It is
great to finally try Chef Ernst Van Zyl’s food at The Lord Clyde in
Macclesfield. Having previously worked
at The Fat Duck and Noma, we anticipated exceptional cooking. After months of
seeing Chef Ernies beautiful food on Twitter I was eager to visit. Set down a country lane cows freely roam the
fields opposite the restaurant.
The
journey was a breeze for me as I don’t live very far from Macclesfield. Although it had been years since I have been
back in the area as I used go to Poynton high school. Driving to The Lord Clyde brought back those
memories and also the gruelling trips to the orthodontist, bad times!
As
we were reading the menu a little taster amuse was brought to the table. Flavoursome
crispy chicken skin with plum for sweetness and chicken liver parfait, a well-balanced
yet bold flavoured treat. Chef Ernie
came out to introduce himself and we took the opportunity to ask him for his
recommendations to which he replied everything! We were torn between the
starters and ended up ordering three between us.
Next
up was freshly baked sourdough bread presented in a sack with hot smoked butter
which was the star of the show. It was fabulous and worked really well with the
bread.
The venison tartare dish was new on the menu, with wild mushroom and salt baked celeriac. Simply stunning.
As
for Mr Nom, he ordered the wood pigeon with granny smith, parsley root and
caramel.

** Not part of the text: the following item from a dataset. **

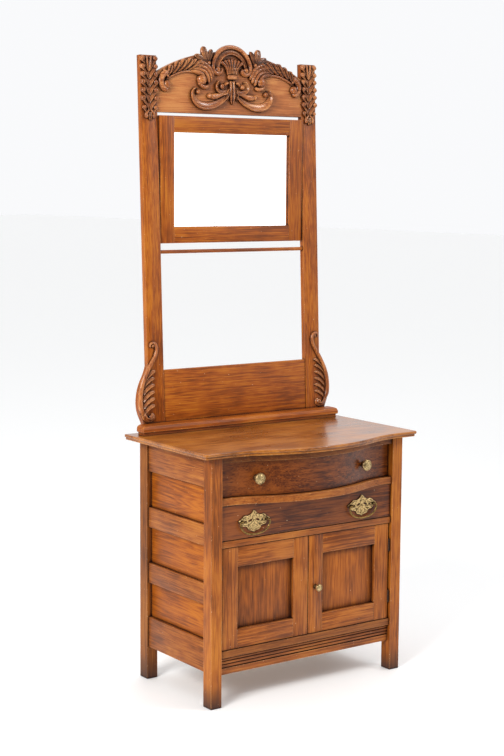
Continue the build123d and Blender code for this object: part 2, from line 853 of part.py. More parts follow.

I got to confess, that was probably my favourite starter of them all,
the breast was lightly smoked and the caramel notes running through the dish were
stunningly executed.
Our
eyes were too big for our bellies and I nearly regretted ordering the mackerel starter
as well as I was already getting a bit full which wasn’t helped by a late lunch
at Australasia. The mackerel was cured, the soft fish contrasting
with the crunch from the celery and shallots. Ernie told us it was one of the
most popular starters.
For
the main course Mr Nom picked monkfish wrapped in chicken skin, potatoes and poached
pear. The explosion of flavours on the plate was incredible from pickled
vegetables to poached quince for the sweetness. The monkfish was certainly kept
moist with the chicken skin wrapped around the meaty fish.
I
chose the main of Rabbit loin, figs, sweet potato and dried scallops. I loved
the buttery sweet potatoes against the crunchy yet sweet dried figs and the
succulent rabbit loin.
We
both decided to share the lemon curd, meringue, wild rice and blueberries
dessert, as it seemed the lightest of all the desserts. The lemon curd was
extremely zesty, exactly how I like my lemon desserts. The wild rice added
interesting flavours and texture along with the pickled blueberries. There was a mixed selection of fresh and
pickled blueberries and Mr Nom didn’t believe me when I said they were pickled
at first. Although he was probably just fobbing
me off whilst quietly finishing all the lemon curd.
Overall,
we enjoyed the food that Chef Ernie produced. His cooking techniques and
presentation are fantastic and I like that he plays with textures which I am
fond of. It’s definitely a great beginning for The Lord Clyde and I look
forward to numerous visits in the future with it being so local to me.